While much of our attention is focused on the presidential race and the impact of Hurricane Isaac, a proposal assist veterans with special tax benefits is moving through Capitol Hill.
The Senate Finance Committee has approved legislation entitled the Family and Business Tax Cut Certainty Act of 2012. Under the “Returning Heroes and Wounded Warriors Work Opportunity Tax Credits” provision, qualified veterans can receive a variety of benefits.
- Veterans in a family receiving supplemental nutrition assistance: $2,400
- Short-term unemployed veterans: $2,400
- Service-related disabled veterans discharged from active duty within a year: $4,800
- Long-term unemployed veterans: $5,600
- Long-term unemployed service-related disabled veterans: $9,600
A tax credit is better than a tax deduction. With a “tax deduction,” your taxable income is reduced. For example, if you write off mortgage interest worth $2,400 on a VA loan, your taxable income is reduced by $2,400. If you’re in the 25 percent tax bracket, your taxes are cut by $600.

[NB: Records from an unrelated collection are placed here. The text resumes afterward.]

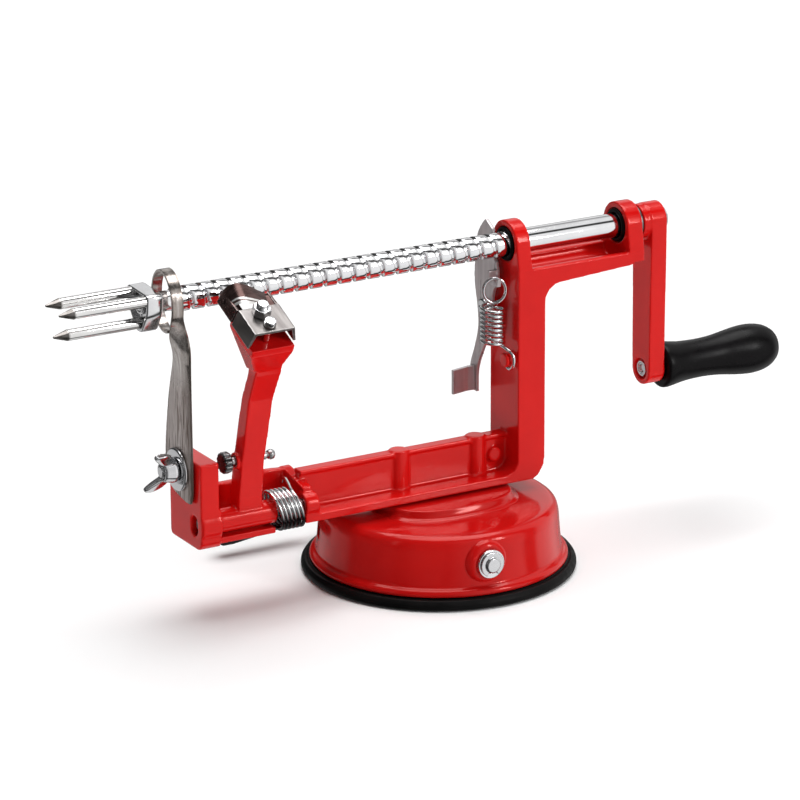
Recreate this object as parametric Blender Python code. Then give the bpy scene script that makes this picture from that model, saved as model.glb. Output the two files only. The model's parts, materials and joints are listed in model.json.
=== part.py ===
"""Apple peeler, corer and slicer on a suction base: crank-fed fork, paring arm and coring knife.

Dimensions below are in millimetres and are scaled to metres when a mesh is made.
X runs along the feed screw towards the crank, Y points to the back, Z points up.
"""
import math

import bmesh
import bpy
from mathutils import Matrix, Vector

MM = 0.001
GAP = 0.3

# Feed screw and the parts that ride on it.
SHAFT_Z = 117.0
SHAFT_R = 4.45
THREAD_LEAD = 5.8
THREAD_DEPTH = 0.85
THREAD_LEFT = -106.0
THREAD_RIGHT = 29.5
SHAFT_BORE_R = SHAFT_R + GAP
PIN_R = 2.0
HUB_LEFT = -119.5
HUB_RIGHT = -113.4
PRONG_TIP = -152.0
PRONG_R = 2.0
PRONG_SPOTS = ((5.0, 3.6), (-5.5, 2.8), (-0.4, -6.2))

# Red die-cast frame.
FRAME_HALF = 10.0
FRAME_BOTTOM = 29.5
FLANGE_TOP = 32.5
BAR_TOP = 46.3
BAR_LEFT = -57.5
POST_LEFT = 27.6
POST_RIGHT = 38.8
RING_R = 8.6
LEFT_RING_RIGHT = 33.4
RIGHT_RING_LEFT = 74.4
RIGHT_RING_RIGHT = 80.8
ARM_BOTTOM = 102.0
ARM_TOP = 109.0
BUSH_HOLE_R = 6.4
BLOCK_LEFT = -102.5
BLOCK_RIGHT = -95.3
BLOCK_HALF = 12.0
BLOCK_BOTTOM = 27.0
BLOCK_TOP = 59.0
RIB_SPOTS = (-16.5, 15.3)
RIB_R = 3.6

# Paring arm and its pivot.
PIVOT_Y = -6.4
PIVOT_Z = 35.5
ROD_R = 2.0
BARREL_R = 4.3
HOLDER_TILT = math.radians(25.0)
HOLDER_FRONT = (-36.5, 112.4)
HOLDER_LENGTH = 13.0
HOLDER_X = -85.5
HEAD_DROP = 6.8
LATCH_AXIS = (-8.5, 57.4)
BOLT_SPOT = (HOLDER_X - 1.0, 9.3)
DEPTH_SPOT = (HOLDER_X - 0.6, 3.2)

# Slicing and coring knife.
KNIFE_X = -103.5
KNIFE_THICK = 1.0
STUD_Y = 2.0
STUD_Z = 54.2
STUD_R = 2.4
RING_MID_R = 10.75
RING_X = -108.0

# Crank and grip.
CRANK_LEFT = 86.0
CRANK_RIGHT = 92.7
GRIP_Z = 60.3
GRIP_BOLT_R = 2.5

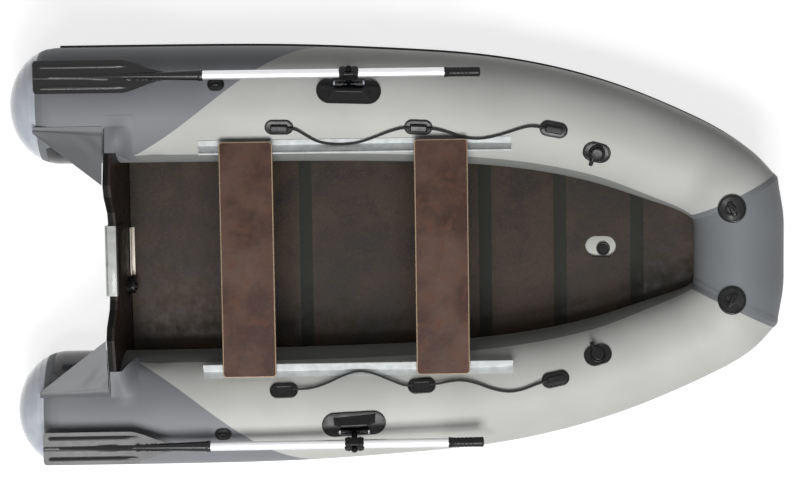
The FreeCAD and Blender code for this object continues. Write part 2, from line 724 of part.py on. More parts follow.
def make_rowlocks():
    pad = stadium(BASE_LENGTH, BASE_W, -PAD_SINK, PAD_SINK + BASE_T)
    wires = []
    for length, y0, z in ((HUMP_L[0], HUMP_Y[0], 0), (HUMP_L[1], HUMP_Y[1], HUMP_H)):
        x, y1 = length / 2, HUMP_Y[2]
        corners = [Vector(-x, y0, z), Vector(x, y0, z), Vector(x, y1, z), Vector(-x, y1, z)]
        wires.append(Part.makePolygon(corners + [corners[0]]))
    hump = Part.makeLoft(wires, True, True)
    base = seated(pad.fuse(hump), (ROWLOCK_X, BASE_Y))
    foot_half = PIN_FOOT_L / 2 + SIDE_PLAY
    clear = cylinder(FOOT_ROOM, HINGE - ALONG * foot_half, ALONG, 2 * foot_half)
    slot = block(HINGE.x - foot_half, HINGE.x + foot_half, HINGE_Y - FOOT_ROOM, HINGE_Y + BASE_W,
                 HINGE_Z, HINGE_Z + BASE_W)
    base = base.cut(clear).cut(slot)
    for sign in (-1, 1):
        inner = HINGE + ALONG * sign * foot_half
        ear = cylinder(EAR_R, inner, ALONG * sign, EAR_L)
        x0 = min(inner.x, inner.x + sign * EAR_L)
        low = HINGE_Z - EAR_DEPTH
        ear = ear.fuse(block(x0, x0 + EAR_L, HINGE_Y - EAR_R, HINGE_Y + EAR_R, low, HINGE_Z))
        base = base.fuse(off_port_tube(ear))
    bar_start = HINGE - ALONG * HINGE_BAR_L / 2
    bar = cylinder(HINGE_BAR_R, bar_start, ALONG, HINGE_BAR_L)
    base = base.cut(bar).removeSplitter()

    foot = cylinder(PIN_FOOT_R, HINGE - ALONG * PIN_FOOT_L / 2, ALONG, PIN_FOOT_L)
    collar_low = PIN_TO_SHAFT - COLLAR_H / 2
    shoulder = cylinder(PIN_FOOT_R, HINGE, PIN_AXIS, collar_low - SIDE_PLAY)
    cap_at = PIN_TO_SHAFT + COLLAR_H / 2 + SIDE_PLAY
    pin = cylinder(PIN_R, HINGE, PIN_AXIS, cap_at + PIN_CAP_L)
    cap = cylinder(PIN_CAP_R, HINGE + PIN_AXIS * cap_at, PIN_AXIS, PIN_CAP_L)
    bore = cylinder(HINGE_BAR_R + RUN_GAP, bar_start, ALONG, HINGE_BAR_L)
    pin = foot.fuse(shoulder).fuse(pin).fuse(cap).cut(bore).removeSplitter()
    export("hinge_bars", Part.makeCompound([bar, mirrored(bar)]))
    for name, side in SIDES.items():
        export(name + "_rowlock_base", on_side(base, side))
        export(name + "_rowlock_pin", on_side(pin, side))


def oar_blade():
    """Blade with a rib along its middle and a round neck, in the oar's own axes."""
    w = BLADE_W / 2
    half = [
        (OAR_AFT_X, w - BLADE_CORNER), (OAR_AFT_X + BLADE_CORNER, w), (BLADE_FULL_X, w),
        (BLADE_NECK_X, NECK_R),
    ]
    points = [Vector(x, -y, -BLADE_EDGE_T / 2) for x, y in half]
    points += [Vector(x, y, -BLADE_EDGE_T / 2) for x, y in reversed(half)]
    blade = prism(points, UP * BLADE_EDGE_T)
    rib_x = OAR_AFT_X + BLADE_RIB_START
    thin, thick = BLADE_RIB_R
    rib = Part.makeCone(thin, thick, BLADE_NECK_X - rib_x, Vector(rib_x, 0, 0), ALONG)
    neck_x = Vector(BLADE_NECK_X, 0, 0)
    neck = Part.makeCone(thick, NECK_R, SHAFT_AFT_X - BLADE_NECK_X, neck_x, ALONG)
    return blade.fuse(rib).fuse(neck)


def make_oars():
    centre = Vector(0, SHAFT_CENTRE.y, SHAFT_CENTRE.z)
    hole = cylinder(PIN_R + RUN_GAP, HINGE, PIN_AXIS, 2 * PIN_TO_SHAFT)
    shaft_start = Vector(SHAFT_AFT_X - SHAFT_OVERLAP, 0, 0)
    shaft_length = GRIP_X - SHAFT_AFT_X + 2 * SHAFT_OVERLAP
    shaft = cylinder(SHAFT_R, shaft_start, ALONG, shaft_length)
    inside = cylinder(SHAFT_R - SHAFT_WALL, shaft_start, ALONG, shaft_length)
    grip_start = Vector(GRIP_X, 0, 0)
    grip = cylinder(GRIP_LIP_R, grip_start, ALONG, GRIP_LIP_L)
    grip = grip.fuse(cylinder(GRIP_R, grip_start, ALONG, OAR_FORE_X - GRIP_X))
    pieces = {
        "oar_shaft": shaft.cut(inside),
        "oar_blade": oar_blade().cut(shaft),
        "oar_grip": grip.cut(shaft),
    }
    for piece in pieces.values():
        piece.translate(centre)
    pieces["oar_shaft"] = pieces["oar_shaft"].cut(hole)

    turn = FreeCAD.Rotation(ALONG, PIN_AXIS.cross(ALONG), PIN_AXIS, "ZXY")
    x, y, z = COLLAR_L / 2, COLLAR_W / 2, COLLAR_H / 2
    collar = block(-x, x, -y, y, -z, z)
    lengthwise = [e for e in collar.Edges if abs(e.tangentAt(0).x) > 0.9]
    collar = collar.makeFillet(COLLAR_FILLET, lengthwise)
    collar.Placement = FreeCAD.Placement(SHAFT_CENTRE, turn)
    bore = cylinder(SHAFT_R, centre + Vector(ROWLOCK_X - COLLAR_L, 0, 0), ALONG, 2 * COLLAR_L)
    pieces["oar_collar"] = collar.cut(bore).cut(hole)
    for name, side in SIDES.items():
        for piece_name, piece in pieces.items():
            export(name + "_" + piece_name, on_side(piece, side))


# Fittings

def rope_holder():
    pad = stadium(HOLDER_L, HOLDER_W, -PAD_SINK, PAD_SINK + HOLDER_PAD_T)
    height = PAD_SINK + HOLDER_BODY_H
    body = stadium(HOLDER_BODY_L, HOLDER_BODY_W, -PAD_SINK, height, HOLDER_BODY_CORNER)
    return pad.fuse(body)


def air_valve():
    pad = stadium(AIR_VALVE_L, AIR_VALVE_W, -PAD_SINK, PAD_SINK + AIR_VALVE_PAD_T)
    steps = [cylinder(radius, Vector(), UP, height) for radius, height in AIR_VALVE_STEPS]
    stub = cylinder(STUB_R, Vector(*STUB_START), Vector(0, 1, 0), STUB_L)
    return pad.fuse(steps + [stub])


def bow_eye():
    pad = cylinder(BOW_EYE_R, Vector(0, 0, -PAD_SINK), UP, PAD_SINK + BOW_EYE_PAD_T)
    length, width, height = BOW_EYE_BOSS
    return pad.fuse(stadium(length, width, -PAD_SINK, PAD_SINK + height, BOW_EYE_CORNER))


def oar_rest():
    pad = stadium(OAR_REST_L, OAR_REST_W, -PAD_SINK, PAD_SINK + OAR_REST_PAD_T)
    length, width, height = OAR_REST_KNOB
    return pad.fuse(stadium(length, width, -PAD_SINK, PAD_SINK + height, OAR_REST_CORNER))


def make_fittings():
    holders = Part.makeCompound([seated(rope_holder(), p) for p in HOLDER_PLACES])
    pieces = {
        "rope_holders": holders,
        "air_valves": seated(air_valve(), AIR_VALVE_PLACE),
        "bow_eyes": seated(bow_eye(), BOW_EYE_PLACE),
        "oar_rests": seated(oar_rest(), OAR_REST_PLACE),
    }
    for name, piece in pieces.items():
        export(name, Part.makeCompound([piece, mirrored(piece)]))


def holder_exit(place, end, side):
    """Where a rope leaves a holder, and the end of its straight run out."""
    placement = surface_placement(*place)
    points = []
    for reach in (0.0, ROPE_STUB):
        point = placement.multVec(Vector(end * (HOLDER_BODY_L / 2 + reach), 0, ROPE_EXIT_H))
        points.append(Vector(point.x, point.y * side, point.z))
    return points


def cord_wire(points):
    """Straight runs joined by tangent arcs, each as large as its two runs allow."""
    edges = []
    radii = []
    start = points[0]
    for before, corner, after in zip(points, points[1:], points[2:]):
        back = (before - corner).normalize()
        ahead = (after - corner).normalize()
        half_turn = (math.pi - back.getAngle(ahead)) / 2
        shorter = min(before.distanceToPoint(corner), after.distanceToPoint(corner))
        reach = 0.45 * shorter
        radius = reach / math.tan(half_turn)
        bisector = (back + ahead).normalize()
        centre = corner + bisector * (radius / math.cos(half_turn))
        middle = centre - bisector * radius
        edges.append(Part.makeLine(start, corner + back * reach))
        edges.append(Part.Arc(corner + back * reach, middle, corner + ahead * reach).toShape())
        start = corner + ahead * reach
        radii.append(radius)
    edges.append(Part.makeLine(start, points[-1]))
    return Part.Wire(edges), radii


def make_life_lines():
    for name, route in LIFE_LINES.items():
        side = PORT if name.startswith("port") else STARBOARD
        first = 0 if name.endswith("aft") else 1
        begin = holder_exit(HOLDER_PLACES[first], 1, side)
        end = holder_exit(HOLDER_PLACES[first + 1], -1, side)
        points = begin + [Vector(*p) for p in route] + list(reversed(end))
        path, radii = cord_wire(points)
        section = Part.Wire([Part.Circle(points[0], points[1] - points[0], ROPE_R).toShape()])
        rope = path.makePipeShell([section], True, True)
        length = path.Length
        print("%s length %.1f volume share %.4f radii %s" % (
            name, length, rope.Volume / (math.pi * ROPE_R ** 2 * length),
            " ".join("%.0f" % r for r in radii)))
        print("   route " + " ".join("(%.1f, %.1f, %.1f)" % tuple(p) for p in points))
        export(name, rope)


make_tubes()
make_strakes()
make_bottom()
make_floor()
make_transom()
make_rails()
make_seats()
make_rowlocks()
make_oars()
make_fittings()
make_life_lines()
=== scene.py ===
"""Inflatable rowing boat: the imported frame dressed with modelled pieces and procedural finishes."""

import json
import logging
import math
from dataclasses import dataclass, field
from enum import Enum
from typing import Callable, ClassVar, Optional, Sequence

import bpy
import numpy as np
from mathutils import Euler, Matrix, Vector

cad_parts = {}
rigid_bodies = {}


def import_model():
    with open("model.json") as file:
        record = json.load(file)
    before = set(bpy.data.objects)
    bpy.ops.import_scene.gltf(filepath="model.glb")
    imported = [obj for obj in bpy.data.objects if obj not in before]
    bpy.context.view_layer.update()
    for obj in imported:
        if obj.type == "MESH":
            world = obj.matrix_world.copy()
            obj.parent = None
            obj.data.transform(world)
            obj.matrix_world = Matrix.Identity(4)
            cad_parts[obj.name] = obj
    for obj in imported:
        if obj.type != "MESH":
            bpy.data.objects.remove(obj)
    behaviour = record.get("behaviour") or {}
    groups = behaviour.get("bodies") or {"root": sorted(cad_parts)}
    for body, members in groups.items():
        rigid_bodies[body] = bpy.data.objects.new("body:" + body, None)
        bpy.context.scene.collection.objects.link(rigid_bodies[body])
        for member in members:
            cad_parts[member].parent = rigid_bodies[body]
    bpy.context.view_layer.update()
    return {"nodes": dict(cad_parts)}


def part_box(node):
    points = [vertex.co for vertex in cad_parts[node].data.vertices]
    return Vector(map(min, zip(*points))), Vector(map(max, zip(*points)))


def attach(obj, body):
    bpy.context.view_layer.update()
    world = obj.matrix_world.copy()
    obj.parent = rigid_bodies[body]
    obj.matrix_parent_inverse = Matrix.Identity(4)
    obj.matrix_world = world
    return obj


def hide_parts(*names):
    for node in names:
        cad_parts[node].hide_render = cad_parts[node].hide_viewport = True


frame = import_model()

LOG = logging.getLogger("boat")
MM = 0.001
WHITE = (1.0, 1.0, 1.0, 1.0)

Array = np.ndarray
Placer = Callable[[Array, Array], Array]
Pair = tuple[float, float]
Triple = tuple[float, float, float]
Rings = Sequence[Pair]
Piece = bpy.types.Object
Tree = bpy.types.NodeTree
Socket = bpy.types.NodeSocket
Inputs = dict[object, object]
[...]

Alternatively, if you have a $2,400 “tax credit” it means your tax bill is reduced by the full $2,400.
While the veterans’ benefits package seems attractive it does raise some questions. For instance, why is there only a one-year extension? Why does the question of extending veterans’ benefits have to come up at all next year? Is there anyone in favor of ending such programs?
But a more complicated question is this: Can’t we do better?
Despite the fancy name given to this plan — the “Returning Heroes and Wounded Warriors Work Opportunity Tax Credits” provision — the entire package will reduce taxes for vets and their families by $53 million. In comparison, the same legislation cuts the tax bill for some film and television productions by $266 million. That’s about five times as much for entertainment companies as veterans will get.
This is backwards. I like TV and movies, but I think the national obligation to veterans and their families is greater.